Number of words in string '' using split() is : 0 
Number of words in string '' using StringTokenizer is : 0 
Number of words in string '' is : 0 
Number of words in string 'null' using split() is : 0 
Number of words in string 'null' using StringTokenizer is : 0 
Number of words in string 'null' is : 0 
Number of words in string 'One' using split() is : 1 
Number of words in string 'One' using StringTokenizer is : 1 
Number of words in string 'One' is : 1 
Number of words in string 'O' using split() is : 1 
Number of words in string 'O' using StringTokenizer is : 1 
Number of words in string 'O' is : 1 
Number of words in string 'Java and C++' using split() is : 3 
Number of words in string 'Java and C++' using StringTokenizer is : 3 
Number of words in string 'Java and C++' is : 3 
Number of words in string 'a b c' using split() is : 3 
Number of words in string 'a b c' using StringTokenizer is : 3 
Number of words in string 'a b c' is : 3 
Number of words in string 'YouAre,best' using split() is : 1 
Number of words in string 'YouAre,best' using StringTokenizer is : 1 
Number of words in string 'YouAre,best' is : 2 


That's all about how to count a number of words in Java String.
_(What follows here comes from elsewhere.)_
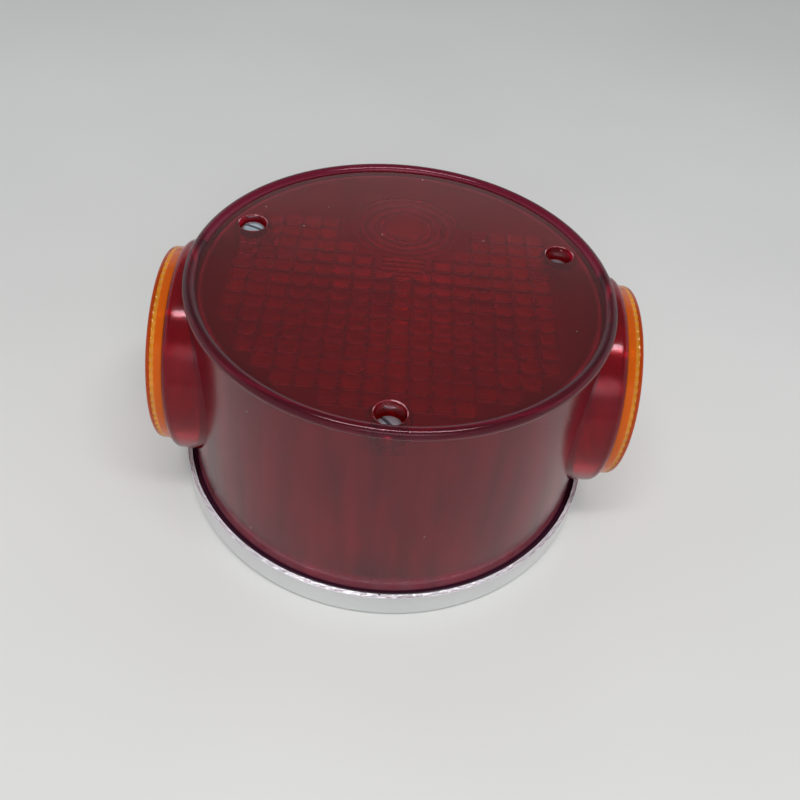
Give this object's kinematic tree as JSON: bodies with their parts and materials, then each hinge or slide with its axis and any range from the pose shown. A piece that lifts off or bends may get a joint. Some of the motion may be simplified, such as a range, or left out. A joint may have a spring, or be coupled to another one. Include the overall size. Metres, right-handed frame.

I have shown you three ways to solve this problem, first by using split() method and regular expression, second by using StringTokenizer class and third without using any library method to solve this problem directly e.g. split or StringTokenizer. Depending upon your need, you can use any of these methods. Interviewer usually asks you do it on the third way, so be ready for that. You can also solve more String problems given on Cracking the Code Interview book to gain more practice and confidence.